You could try decoding it and catching the exception (native or json2.js):

try {
  newObj = JSON.parse(myJsonString);
} catch (e) {
  console.log('Not JSON');
}

However, I would suggest making the response always be valid JSON. If you get an error back from your MySQL query, simply send back JSON with the error:

{"error":"The MySQL error string."}

And then:

if (myParsedJSON.error) {
  console.log('An error occurred: ' + myParsedJSON.error);
}

I suggest in Typescript mode:

export function stringify(data: any): string {
    try {
         return JSON.stringify(data)
    } catch (e) {
         return 'NOT_STRINGIFIABLE!'
    }
}

All json strings start with '{' or '[' and end with the corresponding '}' or ']', so just check for that.

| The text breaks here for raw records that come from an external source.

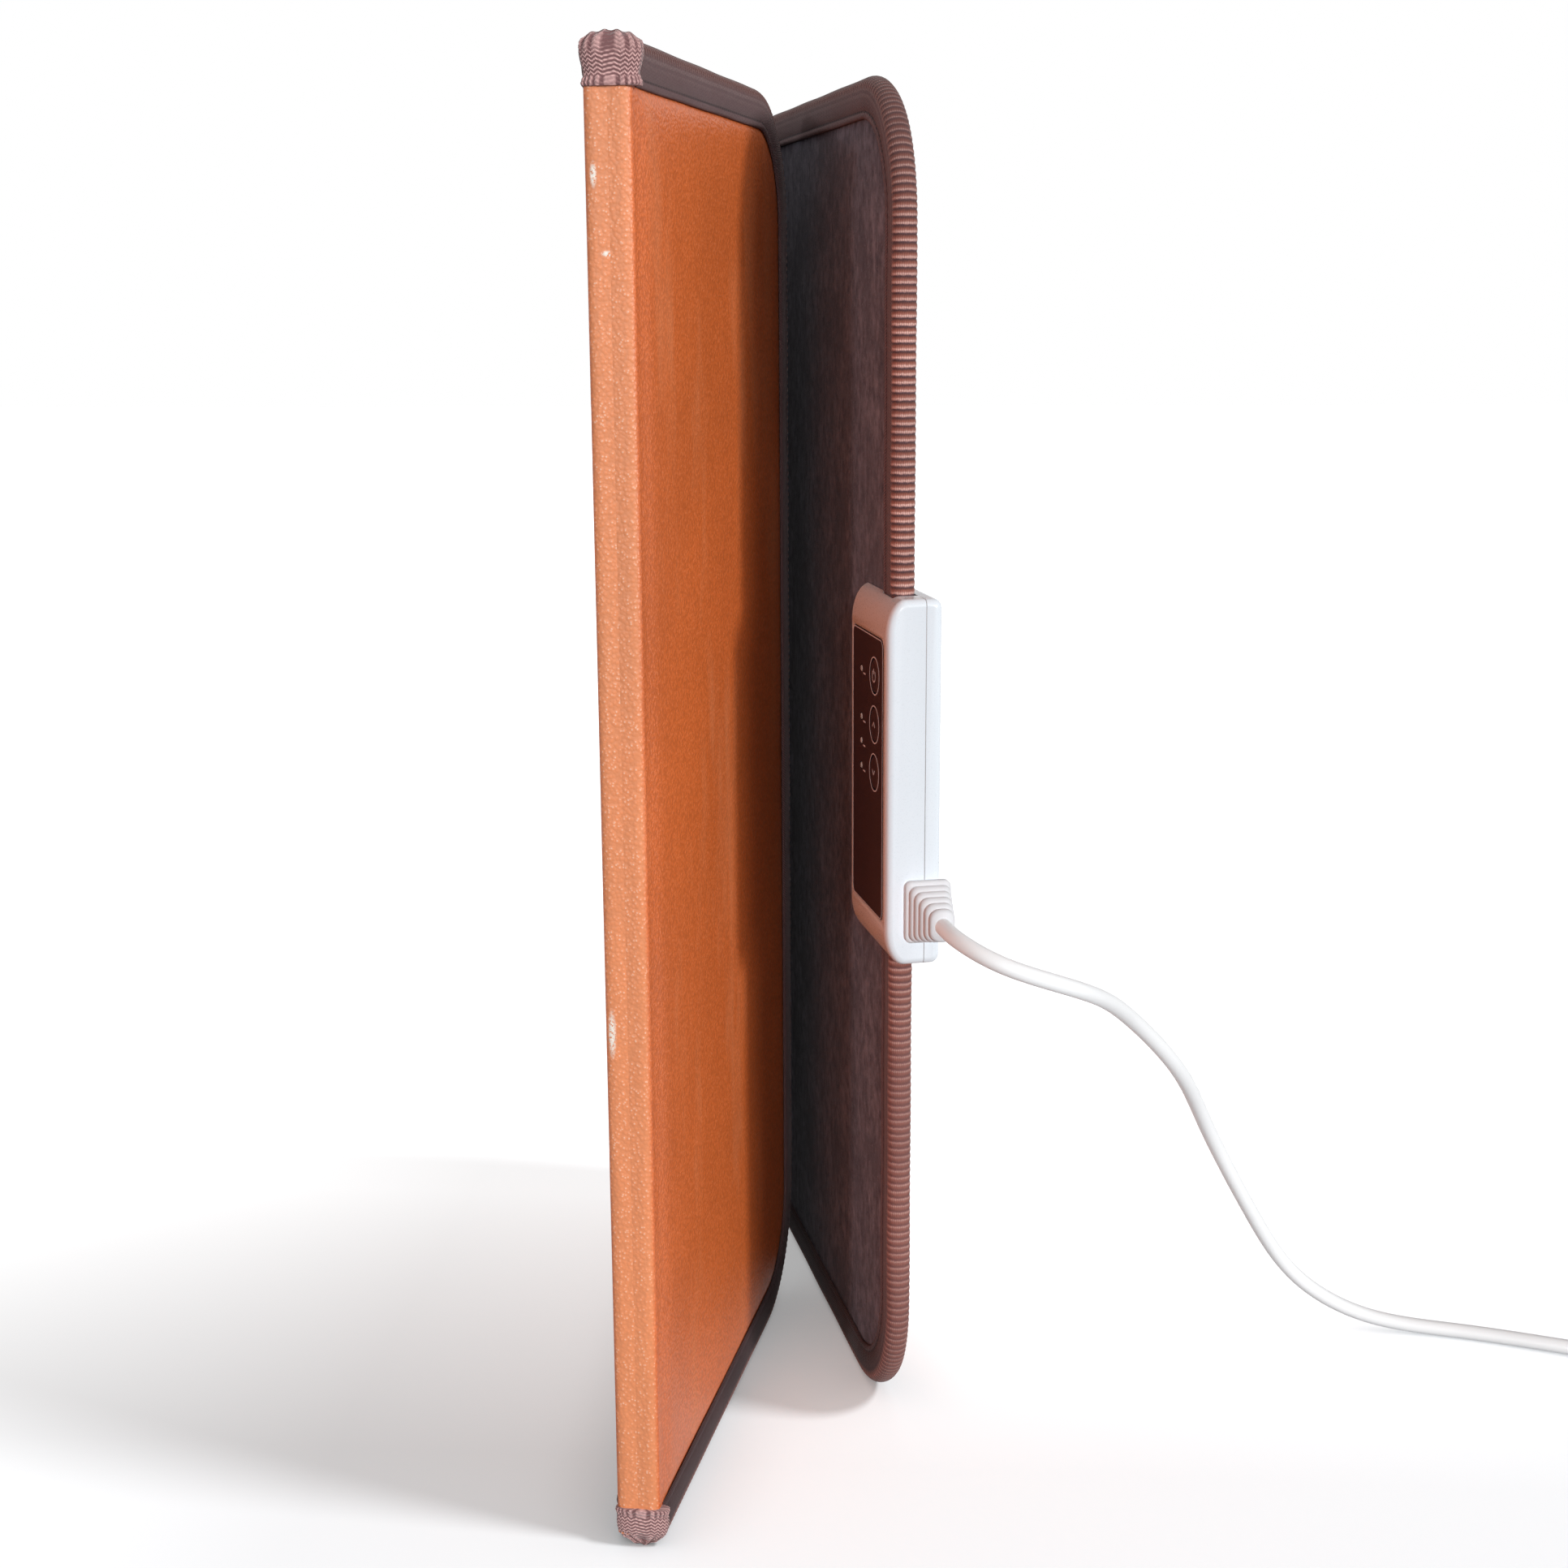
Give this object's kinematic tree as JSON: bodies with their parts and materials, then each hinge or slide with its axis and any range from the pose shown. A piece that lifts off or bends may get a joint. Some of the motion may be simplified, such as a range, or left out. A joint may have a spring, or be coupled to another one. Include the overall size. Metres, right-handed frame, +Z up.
{
  "type": "under desk heater panel",
  "caption": "Folding under desk heater: three leather and felt panels with taped edges on fabric spines, a clip-over push button controller and a mains cord.",
  "frame": {"origin": "centre of the back panel's foot, mid width and mid thickness, on the floor it stands on", "axes": "+X along the back panel from the left spine to the right spine, -Y out of the back panel's felt side, +Z up"},
  "size_m": [0.3242, 0.4651, 0.5],
  "materials": {
    "leather": "pebbled, satin",
    "felt": "short nap felt",
    "tape": "ribbed woven tape",
    "core_board": "plain",
    "foam": "felted foam",
    "heating_film": "plain",
    "white_plastic": "satin",
    "overlay": "satin",
    "button": "satin, printed",
    "lens": "frosted",
    "circuit": "solder mask",
    "black_plastic": "plain",
    "cord_vinyl": "smooth vinyl",
    "steel": "zinc plated",
    "brass": "bright"
  },
  "bodies": {
    "back_panel": {"back_leather_cover": "leather", "back_felt_lining": "felt", "back_heating_film": "heating_film", "back_foam_pad": "foam", "back_core_board": "core_board", "back_top_binding": "tape", "back_bottom_binding": "tape", "overheat_cutout": "black_plastic"},
    "left_spine": {"left_spine_leather": "leather", "left_spine_lead": "heating_film", "left_spine_felt": "felt", "left_spine_cap_top": "tape", "left_spine_cap_bottom": "tape"},
    "left_wing": {"left_leather_cover": "leather", "left_felt_lining": "felt", "left_heating_film": "heating_film", "left_foam_pad": "foam", "left_core_board": "core_board", "left_edge_binding": "tape"},
    "right_spine": {"right_spine_leather": "leather", "right_spine_lead": "heating_film", "right_spine_felt": "felt", "right_spine_cap_top": "tape", "right_spine_cap_bottom": "tape"},
    "right_wing": {"right_leather_cover": "leather", "right_felt_lining": "felt", "right_heating_film": "heating_film", "right_foam_pad": "foam", "right_core_board": "core_board", "right_edge_binding_upper": "tape", "right_edge_binding_lower": "tape", "temperature_sensor": "black_plastic", "controller_front_shell": "white_plastic", "controller_back_shell": "white_plastic", "control_overlay": "overlay", "indicator_lenses": "lens", "circuit_board": "circuit", "power_triac": "black_plastic", "supply_capacitor": "black_plastic", "film_lead_pair": "black_plastic", "case_screw_1": "steel", "case_screw_2": "steel", "case_screw_3": "steel", "case_screw_4": "steel", "strain_relief": "cord_vinyl", "power_cord": "cord_vinyl", "cord_coil": "cord_vinyl", "cord_tie": "black_plastic", "plug_body": "cord_vinyl", "plug_blade_left": "brass", "plug_blade_right": "brass"},
    "power_button": {"power_button": "button"},
    "up_button": {"up_button": "button"},
    "down_button": {"down_button": "button"}
  },
  "joints": [
    {"name": "right_spine_fold", "type": "hinge", "parent": "back_panel", "child": "right_spine", "pos_m": [0.1582, 0.0031, 0.25], "axis": [0, 0, 1], "range_deg": [-4.9, 81.85]},
    {"name": "right_wing_fold", "type": "hinge", "parent": "right_spine", "child": "right_wing", "pos_m": [0.16251, -0.02699, 0.25], "axis": [0, 0, 1], "range_deg": [-4.9, 81.85]},
    {"name": "left_spine_fold", "type": "hinge", "parent": "back_panel", "child": "left_spine", "pos_m": [-0.1582, 0.0031, 0.25], "axis": [0, 0, -1], "range_deg": [-3.77, 86.23]},
    {"name": "left_wing_fold", "type": "hinge", "parent": "left_spine", "child": "left_wing", "pos_m": [-0.15917, -0.01167, 0.25], "axis": [0, 0, -1], "range_deg": [-3.77, 86.23]},
    {"name": "power_button_press", "type": "slide", "parent": "right_wing", "child": "power_button", "axis": [0.2807, -0.9598, 0], "range_m": [0, 0.0005], "stiffness_N_per_m": 600, "springref_m": -0.002},
    {"name": "up_button_press", "type": "slide", "parent": "right_wing", "child": "up_button", "axis": [0.2807, -0.9598, 0], "range_m": [0, 0.0005], "stiffness_N_per_m": 600, "springref_m": -0.002},
    {"name": "down_button_press", "type": "slide", "parent": "right_wing", "child": "down_button", "axis": [0.2807, -0.9598, 0], "range_m": [0, 0.0005], "stiffness_N_per_m": 600, "springref_m": -0.002}
  ],
  "couplings": [
    {"joint": "right_wing_fold", "follows": "right_spine_fold", "ratio": 1},
    {"joint": "left_spine_fold", "follows": "right_spine_fold", "ratio": 0.76},
    {"joint": "left_wing_fold", "follows": "right_spine_fold", "ratio": 0.76}
  ]
}
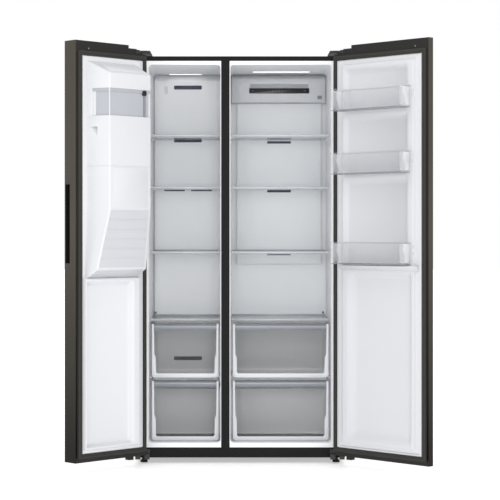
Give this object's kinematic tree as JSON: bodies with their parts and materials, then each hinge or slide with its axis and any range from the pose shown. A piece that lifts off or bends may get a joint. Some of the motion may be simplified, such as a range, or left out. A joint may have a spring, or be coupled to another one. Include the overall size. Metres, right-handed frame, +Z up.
{
  "type": "side by side refrigerator",
  "caption": "Two-door side by side refrigerator with its doors open: glass shelves, clear drawers and door bins, an ice and water dispenser in the freezer door, dark steel doors and white liners.",
  "frame": {"origin": "on the floor, under the middle of the object's box with both doors open", "axes": "+Z up, +Y from the open front to the rear of the cabinet, +X to the right as seen from the front"},
  "size_m": [1.5116, 1.0534, 1.785],
  "materials": {
    "dark_steel": "satin",
    "dark_painted": "satin",
    "galvanised": "satin",
    "black_plastic": "satin",
    "gloss_black": "gloss",
    "white_plastic": "satin",
    "grey_plastic": "satin",
    "light_plastic": "satin",
    "foam": "matte",
    "glass": "gloss",
    "clear_plastic": "gloss",
    "gasket_rubber": "matte",
    "cast_black": "satin",
    "coil_black": "satin",
    "alloy": "satin",
    "steel": "satin"
  },
  "bodies": {
    "cabinet": {"side_panel_left": "dark_steel", "side_panel_right": "dark_steel", "top_panel": "dark_painted", "rear_panel": "galvanised", "base_frame": "dark_painted", "divider_bar": "dark_painted", "cabinet_insulation": "foam", "freezer_liner": "white_plastic", "fridge_liner": "white_plastic", "freezer_air_duct": "white_plastic", "fridge_air_duct": "white_plastic", "lights_and_controls": "light_plastic", "freezer_shelf_top": "glass", "freezer_shelf_middle": "glass", "freezer_shelf_bottom": "glass", "fridge_shelf_top": "glass", "fridge_shelf_middle": "glass", "fridge_shelf_bottom": "glass", "drawer_covers": "glass", "shelf_trims": "white_plastic", "compressor": "cast_black", "condenser_coil": "coil_black", "evaporator": "alloy", "fan_motors": "black_plastic", "rear_cover": "galvanised", "hinge_brackets": "steel", "hinge_covers": "black_plastic", "water_inlet_valve": "grey_plastic", "cord_gland": "gasket_rubber"},
    "freezer_door": {"freezer_door_panel": "dark_steel", "freezer_door_trim": "black_plastic", "freezer_door_insulation": "foam", "freezer_door_liner": "white_plastic", "freezer_door_gasket": "gasket_rubber", "ice_housing": "white_plastic", "ice_maker": "grey_plastic", "ice_bucket": "clear_plastic", "dispenser_recess": "black_plastic", "dispenser_panel": "gloss_black", "drip_tray": "black_plastic"},
    "fridge_door": {"fridge_door_panel": "dark_steel", "fridge_door_trim": "black_plastic", "fridge_door_insulation": "foam", "fridge_door_liner": "white_plastic", "fridge_door_gasket": "gasket_rubber"},
    "dispenser_paddle": {"dispenser_paddle": "grey_plastic"},
    "ice_flap": {"ice_flap": "grey_plastic"},
    "ice_auger": {"ice_auger": "steel"},
    "bin_top": {"bin_top": "clear_plastic"},
    "bin_middle": {"bin_middle": "clear_plastic"},
    "bin_bottom": {"bin_bottom": "clear_plastic"},
    "freezer_drawer_upper": {"freezer_drawer_upper": "clear_plastic"},
    "freezer_drawer_lower": {"freezer_drawer_lower": "clear_plastic"},
    "fridge_drawer_upper": {"fridge_drawer_upper": "clear_plastic"},
    "fridge_drawer_lower": {"fridge_drawer_lower": "clear_plastic"},
    "evaporator_fan": {"evaporator_fan": "grey_plastic"},
    "condenser_fan": {"condenser_fan": "black_plastic"},
    "foot_left": {"foot_left": "black_plastic"},
    "foot_right": {"foot_right": "black_plastic"},
    "rear_rollers": {"rear_rollers": "black_plastic"}
  },
  "joints": [
    {"name": "freezer_door_hinge", "type": "hinge", "parent": "cabinet", "child": "freezer_door", "pos_m": [-0.474, -0.1193, 0.9], "axis": [0, 0, -1], "range_deg": [-135, 0]},
    {"name": "fridge_door_hinge", "type": "hinge", "parent": "cabinet", "child": "fridge_door", "pos_m": [0.41, -0.1193, 0.9], "axis": [0, 0, 1], "range_deg": [-135, 0]},
    {"name": "freezer_drawer_upper_slide", "type": "slide", "parent": "cabinet", "child": "freezer_drawer_upper", "axis": [0, -1, 0], "range_m": [0, 0.3]},
    {"name": "freezer_drawer_lower_slide", "type": "slide", "parent": "cabinet", "child": "freezer_drawer_lower", "axis": [0, -1, 0], "range_m": [0, 0.22]},
    {"name": "fridge_drawer_upper_slide", "type": "slide", "parent": "cabinet", "child": "fridge_drawer_upper", "axis": [0, -1, 0], "range_m": [0, 0.34]},
    {"name": "fridge_drawer_lower_slide", "type": "slide", "parent": "cabinet", "child": "fridge_drawer_lower", "axis": [0, -1, 0], "range_m": [0, 0.22]},
    {"name": "bin_top_lift", "type": "slide", "parent": "fridge_door", "child": "bin_top", "axis": [0, 0, 1], "range_m": [0, 0.03]},
    {"name": "bin_middle_lift", "type": "slide", "parent": "fridge_door", "child": "bin_middle", "axis": [0, 0, 1], "range_m": [0, 0.03]},
    {"name": "bin_bottom_lift", "type": "slide", "parent": "fridge_door", "child": "bin_bottom", "axis": [0, 0, 1], "range_m": [0, 0.03]},
    {"name": "paddle_hinge", "type": "hinge", "parent": "freezer_door", "child": "dispenser_paddle", "pos_m": [-0.54754, -0.30032, 1.15], "axis": [-0.7071, -0.7071, 0], "range_deg": [0, 8], "stiffness_Nm_per_rad": 1, "springref_deg": -4.58},
    {"name": "ice_flap_hinge", "type": "hinge", "parent": "freezer_door", "child": "ice_flap", "pos_m": [-0.55036, -0.29749, 1.171], "axis": [-0.7071, -0.7071, 0], "range_deg": [0, 26]},
    {"name": "ice_auger_spin", "type": "hinge", "parent": "freezer_door", "child": "ice_auger", "pos_m": [-0.4945, -0.28972, 1.3], "axis": [0, 0, 1], "continuous": true},
    {"name": "evaporator_fan_spin", "type": "hinge", "parent": "cabinet", "child": "evaporator_fan", "pos_m": [-0.271, 0.4007, 1], "axis": [0, 1, 0], "continuous": true},
    {"name": "condenser_fan_spin", "type": "hinge", "parent": "cabinet", "child": "condenser_fan", "pos_m": [-0.052, 0.4247, 0.14], "axis": [1, 0, 0], "continuous": true},
    {"name": "foot_left_turn", "type": "hinge", "parent": "cabinet", "child": "foot_left", "pos_m": [-0.448, -0.0243, 0.03], "axis": [0, 0, 1], "continuous": true},
    {"name": "foot_right_turn", "type": "hinge", "parent": "cabinet", "child": "foot_right", "pos_m": [0.384, -0.0243, 0.03], "axis": [0, 0, 1], "continuous": true},
    {"name": "rear_rollers_spin", "type": "hinge", "parent": "cabinet", "child": "rear_rollers", "pos_m": [-0.032, 0.4657, 0.015], "axis": [1, 0, 0], "continuous": true}
  ],
  "couplings": [
    {"joint": "ice_flap_hinge", "follows": "paddle_hinge", "ratio": 3}
  ]
}
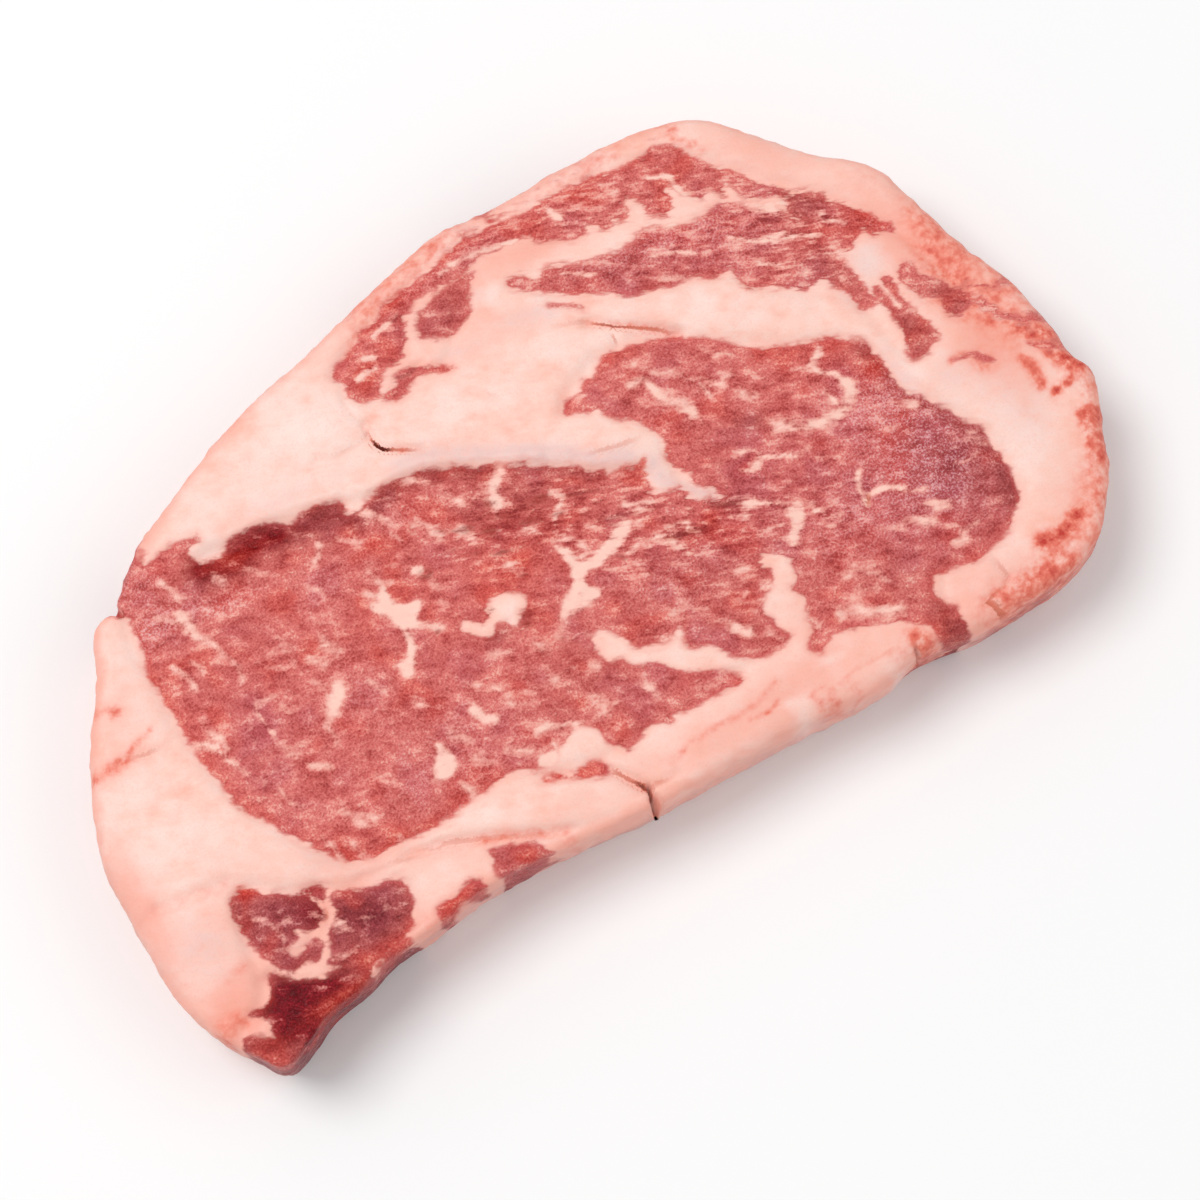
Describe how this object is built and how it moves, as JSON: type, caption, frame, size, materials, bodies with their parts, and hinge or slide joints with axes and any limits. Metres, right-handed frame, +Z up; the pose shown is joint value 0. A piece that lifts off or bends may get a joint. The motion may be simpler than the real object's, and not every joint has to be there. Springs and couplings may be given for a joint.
{
  "type": "raw ribeye steak",
  "caption": "Raw boneless ribeye: one uneven slice of marbled beef with its cap muscle, tail and fat rim, lying flat on its lower cut face.",
  "frame": {"origin": "middle of the slice's box, on the flat resting face", "axes": "+X along the slice from the thin tail to the thick cap end, +Y towards the fat-capped back edge, +Z up out of the upper cut face"},
  "size_m": [0.2026, 0.1184, 0.024],
  "materials": {
    "meat": "moist, satin, marbled"
  },
  "bodies": {
    "root": {"ribeye": "meat"}
  },
  "joints": []
}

Here's how Angular.js does it:

var JSON_START = /^\[|^\{(?!\{)/;
var JSON_ENDS = {
  '[': /]$/,
  '{': /}$/
};

function isJsonLike(str) {
    var jsonStart = str.match(JSON_START);
    return jsonStart && JSON_ENDS[jsonStart[0]].test(str);
}

https://github.com/angular/angular.js/blob/v1.6.x/src/ng/http.js

  • 10
    This is an unbelievably wrong answer. – Duke Dougal Jun 7 '16 at 12:47
  • @DukeDougal care to clarify? Sometimes people start their json with a '[' but that's not terribly common. – carlin.scott Jun 8 '16 at 23:01
  • 1
    You need to parse it to work out of it is valid JSON. If it is invalid JSON then it is not JSON. The question is "how tell tell if a string is JSON or not?". By your approach, this would be JSON {fibble - and it's really not JSON. Consider also cases like the number 1 on its own - that is valid JSON. – Duke Dougal Jun 9 '16 at 2:51
  • 1
    "If it is invalid JSON then it is not JSON". The fact that you have to use the word "valid" shows that you're adding a qualification to the fact that it's more than just json. The question was simply "is it json" and my code example answers that question perfectly without assuming additional requirements. – carlin.scott Jun 9 '16 at 21:43
  • bad idea if you are using some of template systems and you have something like { someValue } will automatically pass the validation. – ncubica Sep 6 '16 at 21:30

In addition to previous answers, in case of you need to validate a JSON format like "{}", you can use the following code:

const validateJSON = (str) => {
  try {
    const json = JSON.parse(str);
    if (Object.prototype.toString.call(json).slice(8,-1) !== 'Object') {
      return false;
    }
  } catch (e) {
    return false;
  }
  return true;
}

Examples of usage:

validateJSON('{}')
true
validateJSON('[]')
false
validateJSON('')
false
validateJSON('2134')
false
validateJSON('{ "Id": 1, "Name": "Coke" }')
true

The answers above are quite okay but JSON.parse is said to be expensive, so you most likely will want to retain the parsed data just in-case it passes, rather than parsing again.

function isJson(str) {
    if (typeof str !== "string" || `${str}`.length === 0) return [false, str];
    let json = "";
    let isValid = false;
    try {
        json = JSON.parse(str);
        isValid = true;
    } catch (e) {
        isValid = false
    }
    if (!json || typeof json !== "object") isValid = false;
    return [isValid, json]
};

//Usage
const [isValid, json] = isJson("[\"abc\", \"123\"]");
if(isValid) console.log(json);

Let's recap this (for 2018+).

Argument: Values such as true, false, null are valid JSON (?)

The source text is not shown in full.